* **AIM OF THE TASK**: Print, exactly as they stand, the lines from the start of the listing to the line containing "front: flat on", inclusive.

* **RAW DATA**:
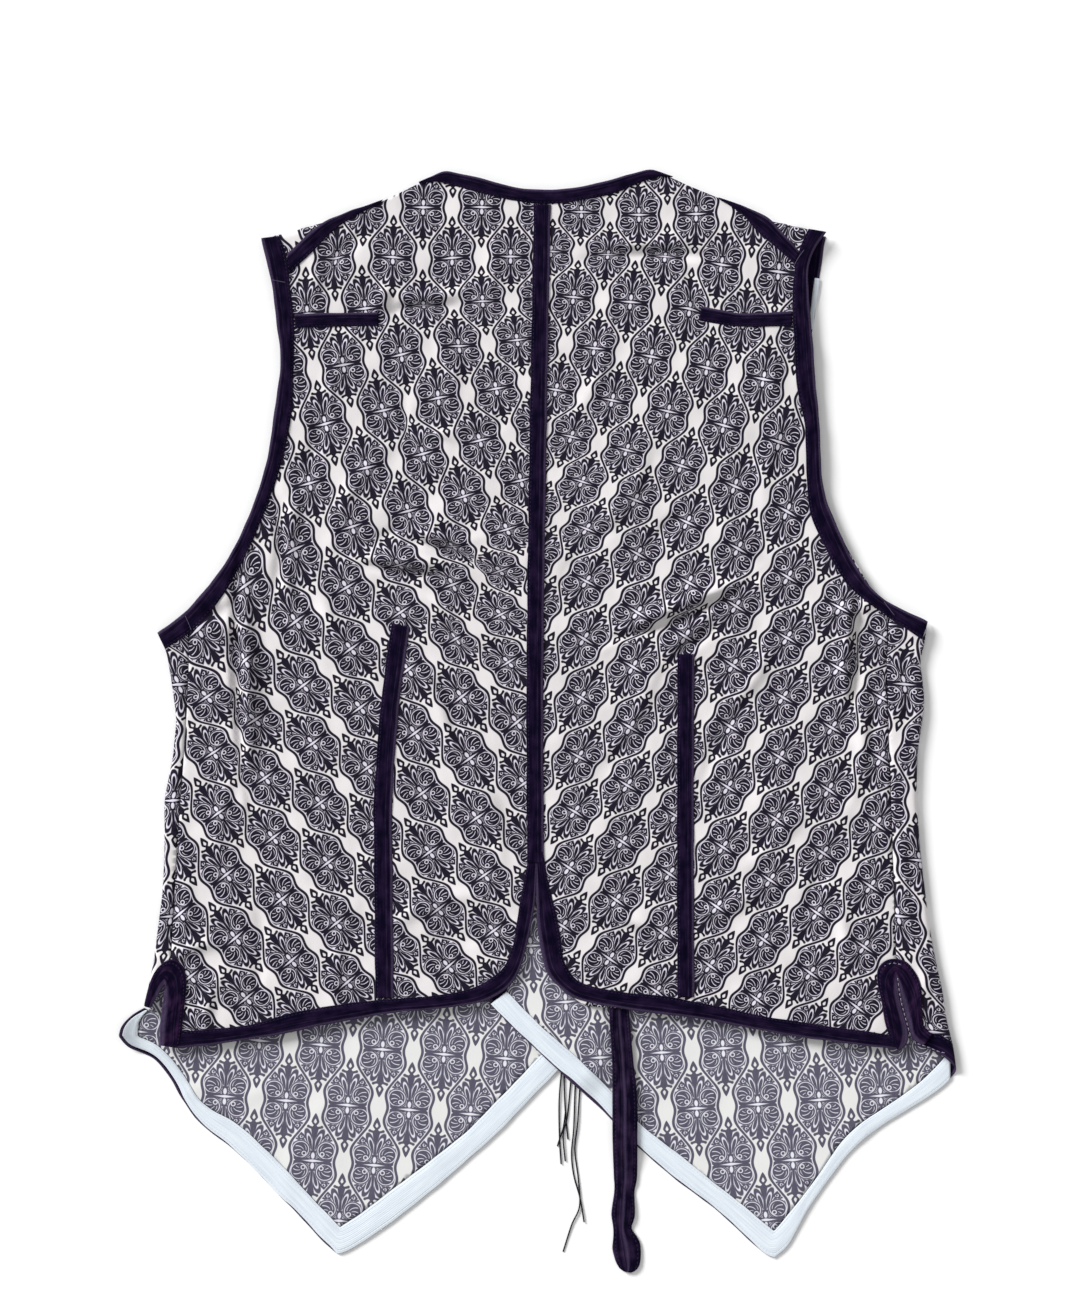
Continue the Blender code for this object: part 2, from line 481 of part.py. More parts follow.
class FrontSurface:
    """One front: flat on the table, and turned over at its side and shoulder folds."""

    def __init__(self, sign, fold, notch, shoulder):
        self.sign = sign
        self.fold = fold
        self.notch = notch
        start, end = shoulder
        run = math.dist(start, end)
        self.along = ((end[0] - start[0]) / run, (end[1] - start[1]) / run)
        self.out = (self.along[1] * sign * -1.0, self.along[0] * sign)
        self.shoulder = (start[0] - self.out[0] * FOLD_RADIUS, start[1] - self.out[1] * FOLD_RADIUS)

    def line(self, y):
        """Return how far the side fold's straight part ends from the centre line."""
        return table_value(self.fold, y) - FOLD_RADIUS

    def past_shoulder(self, x, y):
        """Return how far a point lies out over the shoulder fold line."""
        return (x - self.shoulder[0]) * self.out[0] + (y - self.shoulder[1]) * self.out[1]

    def on_tip(self, x):
        """Tell whether a point is on the stretch that turns over at the shoulder."""
        return x * self.sign > self.shoulder[0] * self.sign

    def unfold_side(self, x, y):
        """Return where a point on the upper side lies before the side fold is made."""
        return (self.sign * (self.line(y) + HALF_TURN + self.line(y) - self.sign * x), y)

    def unfold_path(self, path):
        """Smooth a path on the upper side and return it as it lies before the side fold is made."""
        points = smooth(path)
        marked = []
        for (x, y), (next_x, next_y) in zip(points, points[1:]):
            marked.append((x, y))
            heights = [row[0] for row in self.fold if min(y, next_y) < row[0] < max(y, next_y)]
            for height in sorted(heights, reverse=next_y < y):
                marked.append((x + (next_x - x) * (height - y) / (next_y - y), height))
        marked.append(points[-1])
        return [self.unfold_side(x, y) for x, y in marked]

    def unfold_tip(self, x, y):
        """Return where a point on the upper side lies before the shoulder fold is made."""
        move = HALF_TURN - 2.0 * self.past_shoulder(x, y)
        return (x + self.out[0] * move, y + self.out[1] * move)

    def rise(self, x, y):
        """Return how high the cloth's underside is above the table."""
        if self.sign < 0:
            return table_value(CURL, -x - CURL_START)
        past = (x - TAIL_CORNER[0]) * TAIL_NORMAL[0] + (y - TAIL_CORNER[1]) * TAIL_NORMAL[1]
        part = min((CENTRE_END - x) / OVERLAP_SLOPE, (TAIL_END - past) / OVERLAP_SLOPE)
        return OVERLAP_RISE * min(max(part, 0.0), 1.0)

    def crease_lines(self):
        """List a point on each line where the rise changes slope, and the line's normal."""
        if self.sign < 0:
            return [((-CURL_START - distance, 0.0), (1.0, 0.0)) for distance, _ in CURL]
        lines = [((CENTRE_END, 0.0), (1.0, 0.0)), ((CENTRE_END - OVERLAP_SLOPE, 0.0), (1.0, 0.0))]
        for past in (TAIL_END, TAIL_END - OVERLAP_SLOPE):
            lines.append(((TAIL_CORNER[0] + TAIL_NORMAL[0] * past, TAIL_CORNER[1] + TAIL_NORMAL[1] * past),
                          TAIL_NORMAL))
        drop = (TAIL_NORMAL[0] * (CENTRE_END - TAIL_CORNER[0]) - TAIL_END) / TAIL_NORMAL[1]
        corner = (CENTRE_END, TAIL_CORNER[1] - drop)
        lines.append((corner, (1.0 - TAIL_NORMAL[0], -TAIL_NORMAL[1])))
        return lines

    def bend(self, solid):
        """Score a flat solid along its folds and creases, and fold it."""
        for place, across in self.crease_lines():
            score(solid, place, across)
        for height, _ in self.fold[1:-1]:
            score(solid, (0.0, height), (0.0, 1.0))
        for step in range(FOLD_STEPS + 1):
            past = HALF_TURN * step / FOLD_STEPS
            place = (self.shoulder[0] + self.out[0] * past, self.shoulder[1] + self.out[1] * past)
            score(solid, place, self.out, lambda mid: mid.y > 260.0 and self.on_tip(mid.x))
        for vert in solid.verts:
            vert.co.x = self.sign * vert.co.x - self.line(vert.co.y)
        for step in range(FOLD_STEPS + 1):
            score(solid, (HALF_TURN * step / FOLD_STEPS, 0.0), (1.0, 0.0),
                  lambda mid: self.notch < mid.y < 80.0)
        for vert in solid.verts:
            vert.co = self.place(vert.co.x, vert.co.y, vert.co.z)

    def place(self, past, y, height):
        """Return where a point comes to lie: past the side fold line, y, above the outer face."""
        x = self.sign * (self.line(y) + past)
        radius = FOLD_RADIUS - height
        if past > 0.0 and self.notch < y < 80.0:
            turn = min(past / MID_RADIUS, math.pi)
            straight = max(past - HALF_TURN, 0.0)
            reach = self.line(y) + radius * math.sin(turn) - straight
            return (self.sign * reach, y, FOLD_RADIUS - radius * math.cos(turn))
        over = self.past_shoulder(x, y)
        if over > 0.0 and self.on_tip(x) and y > 260.0:
            turn = min(over / MID_RADIUS, math.pi)
            reach = radius * math.sin(turn) - max(over - HALF_TURN, 0.0) - over
            return (x + self.out[0] * reach, y + self.out[1] * reach, FOLD_RADIUS - radius * math.cos(turn))
        return (x, y, self.rise(x, y) + height)


BACK = BackSurface()
LEFT = FrontSurface(-1.0, FOLD_LEFT, NOTCH_LEFT, SHOULDER_LEFT)
RIGHT = FrontSurface(1.0, FOLD_RIGHT, NOTCH_RIGHT, SHOULDER_RIGHT)


def shifted(points, along_x):
    """Return the points moved sideways by along_x."""
    return [(x + along_x, y) for x, y in points]


def back_panels(group):
    """Make the two back panels, with a seam gap between them."""
    left = chain(
        NECK_EDGE_LEFT[::-1], shifted(CENTRE_BACK, -GAP / 2), HEM_BOTTOM_LEFT[::-1][1:],
        HEM_END_LEFT[::-1], BACK_VENT_LEFT[::-1], SIDE_SEAM_LEFT[::-1], BACK_ARMHOLE_LEFT[::-1],
        SHOULDER_SEAM_LEFT[::-1], BACK_SHOULDER_LEFT[::-1])
    right = chain(
        NECK_EDGE_RIGHT[::-1], shifted(CENTRE_BACK, GAP / 2), HEM_BOTTOM_RIGHT[::-1][1:],
        HEM_END_RIGHT[::-1], BACK_VENT_RIGHT[::-1], SIDE_SEAM_RIGHT[::-1], BACK_ARMHOLE_RIGHT[::-1],
        SHOULDER_SEAM_RIGHT[::-1], BACK_SHOULDER_RIGHT[::-1])
    for name, outline in (("back_left", left), ("back_right", right)):
        solid = flat_solid(outline, 0.0, CLOTH)
        BACK.bend(solid)
        finish_object(name, solid, PRINT_OUTSIDE, group)


def back_ribbons(group):
    """Lay the ribbons of the upper side on the back panels."""
    outlines = [(name, band(line, width)) for name, width, line in RIBBONS]
    outlines.append(("hem_ribbon_left", between(HEM_TOP_LEFT, HEM_BOTTOM_LEFT)))
    outlines.append(("hem_ribbon_right", between(HEM_TOP_RIGHT, HEM_BOTTOM_RIGHT)))
    outlines.append(("vent_ribbon_left", chain(*VENT_RIBBON_LEFT)))
    outlines.append(("vent_ribbon_right", chain(*VENT_RIBBON_RIGHT)))
    outlines.append(("armhole_ribbon_left", between(*ARMHOLE_RIBBON_LEFT)))
    outlines.append(("armhole_ribbon_right", between(*ARMHOLE_RIBBON_RIGHT)))
    for name, outline in outlines:
        solid = flat_solid(outline, CLOTH + GAP, RIBBON)
        BACK.bend(solid)
        finish_object(name, solid, VELVET, group)


def front_piece(name, outline, surface, low, thickness, finish, group):
    """Make one flat piece of a front and fold it with its front."""
    solid = flat_solid(outline, low, thickness)
    surface.bend(solid)
    finish_object(name, solid, finish, group)


def front_edges(surface, neck, centre, armhole, hem_outer, hem_inner, side):
    """Return the outlines of a front's edge ribbons and the panel's edges along them."""
    inward = RIBBON_WIDTH * surface.sign * -1.0
    opening = chain(neck, centre)
    hem_side = chain(*hem_inner)
    corner = hem_side[-1] if side == "left" else hem_side[0]
    keep = [point for point in opening if point[1] > corner[1] + GAP]
    inner = [point for point in offset(opening, -inward) if point[1] > corner[1] + GAP]
    keep.append((opening[-1][0], corner[1] + GAP))
    inner.append((corner[0], corner[1] + GAP))
    arm = smooth(armhole)
    arm_inner = offset(arm, inward)
    return {
        "centre": keep + inner[::-1],
        "centre_inner": offset(inner, -GAP * surface.sign * -1.0),
        "armhole": arm + arm_inner[::-1],
        "armhole_inner": offset(arm_inner, GAP * surface.sign * -1.0),
    }


def left_front(group):
    """Make the left front, its edge ribbons and its hem tape."""
    edges = front_edges(LEFT, FRONT_NECK_LEFT, FRONT_CENTRE_LEFT, FRONT_ARMHOLE_LEFT,
                        HEM_OUTER_LEFT, HEM_INNER_LEFT, "left")
    strip = [point for path in STRIP_LEFT for point in LEFT.unfold_path(path)[:-1]]
    notch = [(-LEFT.line(-180.0) - HALF_TURN, -178.5), (-LEFT.line(NOTCH_LEFT) + 1.0, NOTCH_LEFT)]
    hem_inner = offset(chain(*HEM_INNER_LEFT), GAP)
    tip = [LEFT.unfold_tip(x, y) for x, y in TIP_LEFT]
    outline = (
        edges["centre_inner"][::-1] + smooth(FRONT_SHOULDER_LEFT)[1:] + tip
        + edges["armhole_inner"] + strip + notch + hem_inner)
    front_piece("front_left", outline, LEFT, 0.0, CLOTH, PRINT_OUTSIDE, group)
    outer = chain(*HEM_OUTER_LEFT)
    inner = chain(*HEM_INNER_LEFT)
    front_piece("front_hem_ribbon_left", outer + inner[::-1], LEFT, 0.0, RIBBON, VELVET, group)
    front_piece("front_centre_ribbon_left", edges["centre"], LEFT, 0.0, RIBBON, VELVET, group)
    front_piece("front_armhole_ribbon_left", edges["armhole"], LEFT, 0.0, RIBBON, VELVET, group)
    tape = offset(outer, TAPE_INSET) + inner[::-1]
    front_piece("front_hem_tape_left", tape, LEFT, CLOTH + GAP, TAPE, PALE_TAPE, group)


def right_front(group):
    """Make the right front, its edge ribbons and its tapes."""
    edges = front_edges(RIGHT, FRONT_NECK_RIGHT, FRONT_CENTRE_RIGHT, FRONT_ARMHOLE_RIGHT,
                        HEM_OUTER_RIGHT, HEM_INNER_RIGHT, "right")
    strip = [point for path in STRIP_RIGHT for point in RIGHT.unfold_path(path)[:-1]]
    turned = [(RIGHT.line(y) + past, y) for past, y in HEM_INNER_TURNED]
    turned_outer = [(RIGHT.line(y) + past, y) for past, y in HEM_OUTER_TURNED]
    flat_inner = chain(*HEM_INNER_RIGHT)
    inner = flat_inner + turned
    hem_inner = offset(inner, GAP)
    tip = [RIGHT.unfold_tip(x, y) for x, y in TIP_RIGHT]
    outline = (
        edges["centre_inner"][::-1] + smooth(FRONT_SHOULDER_RIGHT)[1:] + tip
        + edges["armhole_inner"] + strip + hem_inner[::-1])
    front_piece("front_right", outline, RIGHT, 0.0, CLOTH, PRINT_OUTSIDE, group)
    flat_outer = chain(*HEM_OUTER_RIGHT)
    outer = flat_outer + turned_outer
    front_piece("front_hem_ribbon_right", outer + inner[::-1], RIGHT, 0.0, RIBBON, VELVET, group)
    front_piece("front_centre_ribbon_right", edges["centre"], RIGHT, 0.0, RIBBON, VELVET, group)
    front_piece("front_armhole_ribbon_right", edges["armhole"], RIGHT, 0.0, RIBBON, VELVET, group)
    tape = offset(flat_outer, TAPE_INSET) + flat_inner[::-1]
    front_piece("front_hem_tape_right", tape, RIGHT, CLOTH + GAP, TAPE, PALE_TAPE, group)
    facing = band(ARMHOLE_TAPE, ARMHOLE_TAPE_WIDTH)
    front_piece("front_armhole_tape_right", facing, RIGHT, CLOTH + GAP, TAPE, PALE_TAPE, group)


def tie_strap(group):
    """Make the velvet strap that runs over the right front's hem and down to the table."""
    line = smooth(STRAP_LINE)
    edge = [offset(line, 1.0)[index] for index in range(len(line))]
    left = []
    right = []
    for (x, y, half), (edge_x, edge_y) in zip(line, edge):
        left.append((x + (edge_x - x) * half, y + (edge_y - y) * half))
        right.append((x - (edge_x - x) * half, y - (edge_y - y) * half))
    solid = flat_solid(left + right[::-1], 0.0, STRAP)
    for place, across in RIGHT.crease_lines():
        score(solid, place, across)
    for height, _ in STRAP_LIFT[1:-1]:
        score(solid, (0.0, height), (0.0, 1.0))
    for vert in solid.verts:
        vert.co.z += RIGHT.rise(vert.co.x, vert.co.y) + table_value(STRAP_LIFT, vert.co.y)
    finish_object("tie_strap", solid, VELVET, group)


def loose_threads(group, cutters):
    """Make the loose threads, joined at their roots by a small bar under the hem."""
    bar = finish_object("loose_threads", flat_solid(THREAD_BAR, THREAD_LIFT, THREAD_BAR_HEIGHT), VELVET, group)
    for number, line in enumerate(THREADS):
        strand = flat_solid(band(line, THREAD_SIZE), THREAD_LIFT, THREAD_SIZE)
        cutter = finish_object(f"thread_{number}", strand, VELVET, cutters)
        cutter.hide_render = True
        cutter.display_type = "WIRE"
        join = bar.modifiers.new(f"thread_{number}", "BOOLEAN")
        join.operation = "UNION"
        join.solver = "EXACT"
        join.object = cutter


def main():
    """Build the waistcoat."""
    for old in list(bpy.data.objects):
        bpy.data.objects.remove(old)
    group = bpy.data.collections.new("waistcoat")
    cutters = bpy.data.collections.new("cutters")
    for collection in (group, cutters):
        bpy.context.scene.collection.children.link(collection)
    back_panels(group)
    back_ribbons(group)
    left_front(group)
    right_front(group)
    tie_strap(group)
    loose_threads(group, cutters)


main()
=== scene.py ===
"""Looks of a sleeveless waistcoat that lies face down on a white table.

Printed cotton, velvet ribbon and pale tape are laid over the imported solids. Lengths are in
millimetres until a mesh is made, and then in metres. X runs across the garment, Y from the
hem to the neck, and Z up from the table.
"""

import logging
import math
from dataclasses import dataclass
from enum import Enum

import bpy
import numpy as np
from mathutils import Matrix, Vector
from mathutils.geometry import delaunay_2d_cdt


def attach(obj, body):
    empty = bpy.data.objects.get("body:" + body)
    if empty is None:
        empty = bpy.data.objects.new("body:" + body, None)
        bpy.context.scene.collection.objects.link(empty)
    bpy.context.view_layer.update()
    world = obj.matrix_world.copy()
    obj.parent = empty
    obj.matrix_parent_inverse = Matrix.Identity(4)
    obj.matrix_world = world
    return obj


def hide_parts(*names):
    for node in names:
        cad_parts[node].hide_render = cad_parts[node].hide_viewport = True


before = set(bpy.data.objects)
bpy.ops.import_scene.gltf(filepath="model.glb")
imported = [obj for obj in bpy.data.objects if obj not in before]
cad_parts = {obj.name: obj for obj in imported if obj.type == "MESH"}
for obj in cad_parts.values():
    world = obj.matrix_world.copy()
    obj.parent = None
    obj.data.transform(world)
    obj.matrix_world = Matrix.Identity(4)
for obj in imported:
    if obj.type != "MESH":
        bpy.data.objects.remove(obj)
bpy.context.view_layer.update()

log = logging.getLogger("waistcoat")

Path = tuple[tuple[float, ...], ...]
Edges = tuple[Path, Path]
Pair = tuple[float, float]
Triple = tuple[float, float, float]

MM = 0.001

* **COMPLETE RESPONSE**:
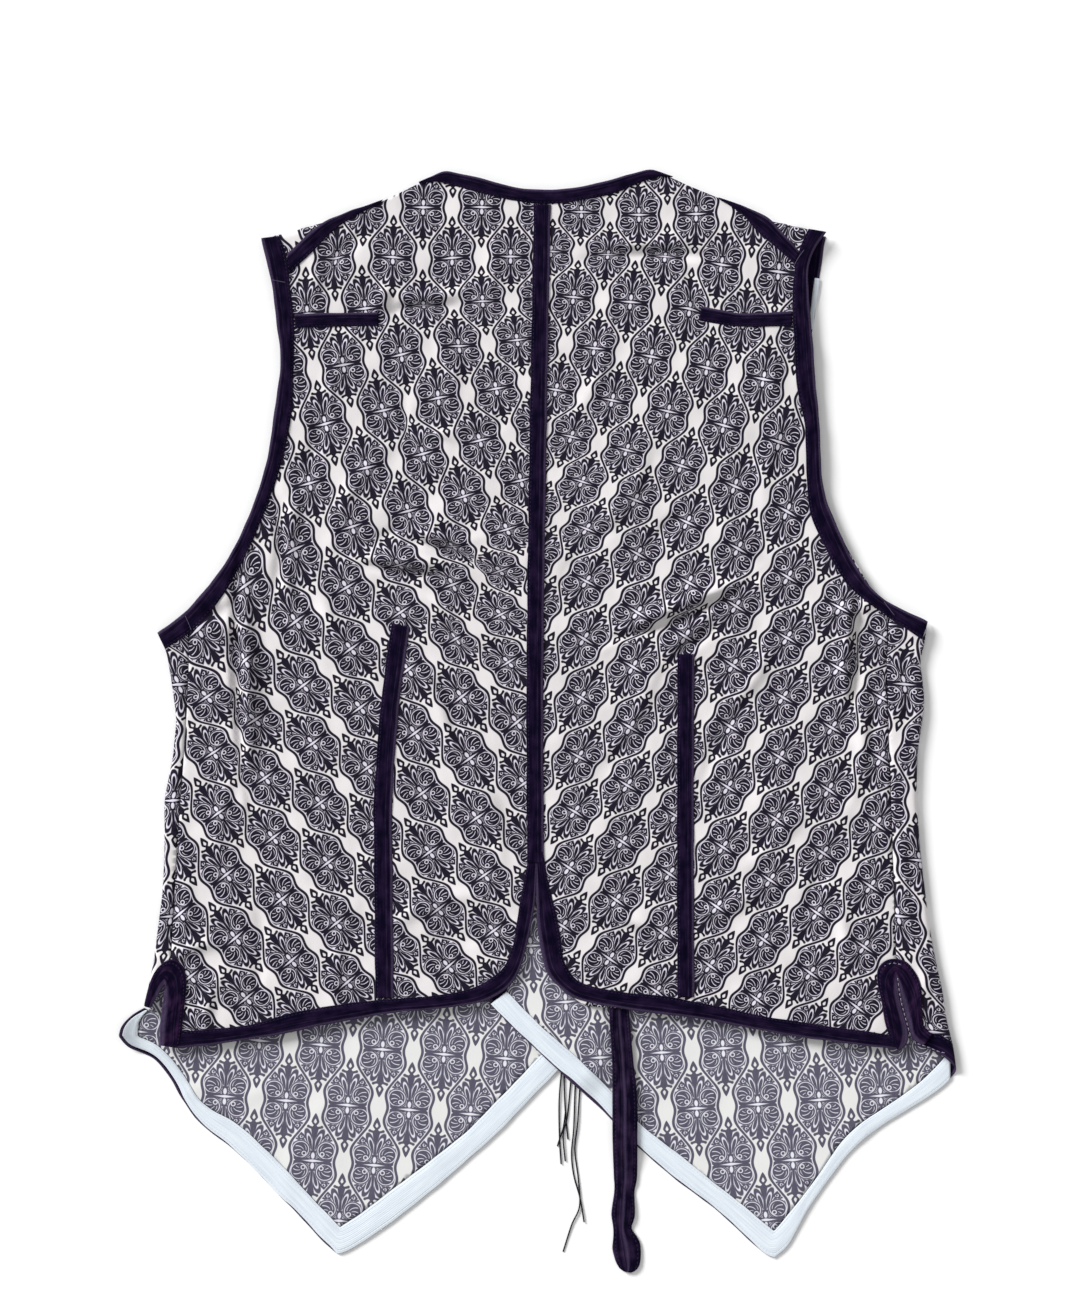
Continue the Blender code for this object: part 2, from line 481 of part.py. More parts follow.
class FrontSurface:
    """One front: flat on the table, and turned over at its side and shoulder folds."""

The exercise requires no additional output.